Dashboard vs data app: a dashboard lets you see your data; a data app lets you act on it. Compare the two across different use cases and when to use each.

A dashboard lets you see your data. A data app lets you act on it. This guide compares the two — across what they do, how they handle live data and governance, and exactly when to reach for each — so you can tell which one a given problem actually needs.
Search “dashboard vs data app” and you’ll find a lot of hand-waving. So here is the difference in one line, before anything else:
A dashboard is read-only — you look at the data. A data app is read-and-write — you look at the data and act on it, with your action written back to the warehouse.
Everything else — governance, freshness, who it’s for, how you build it — follows from that one difference in direction. The rest of this guide unpacks it, and shows you when each one is the right tool.

A dashboard is a visual interface that brings key metrics together on one screen so people can monitor business performance at a glance. It pulls from one or more data sources, turns the numbers into charts, and lays them out so a stakeholder can read the state of the business in a few seconds. The BI dashboard is the signature artifact of business intelligence — and for good reason. A well-designed dashboard is the fastest way to democratize data, turn complex information into a clear snapshot, and give end users a shared view of the same KPIs.

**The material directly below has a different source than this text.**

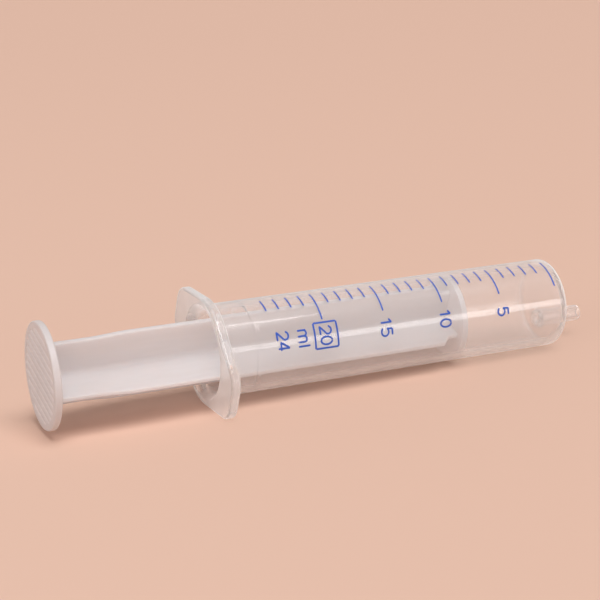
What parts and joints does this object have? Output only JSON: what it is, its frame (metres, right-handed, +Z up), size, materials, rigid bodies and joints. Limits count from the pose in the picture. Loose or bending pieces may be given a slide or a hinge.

Modern BI tools make dashboards easy to build. Power BI, Tableau, and Qlik all offer drag-and-drop interfaces, large chart libraries, and interactive dashboards that let users filter and drill without writing Python or SQL. The defining trait, though, is direction: a dashboard is read-only. Data flows one way — out of the warehouse, through the BI platform, onto the screen. You can slice it, sort it, and export it, but the dashboard itself doesn’t change the underlying data. It is a window, not a workspace.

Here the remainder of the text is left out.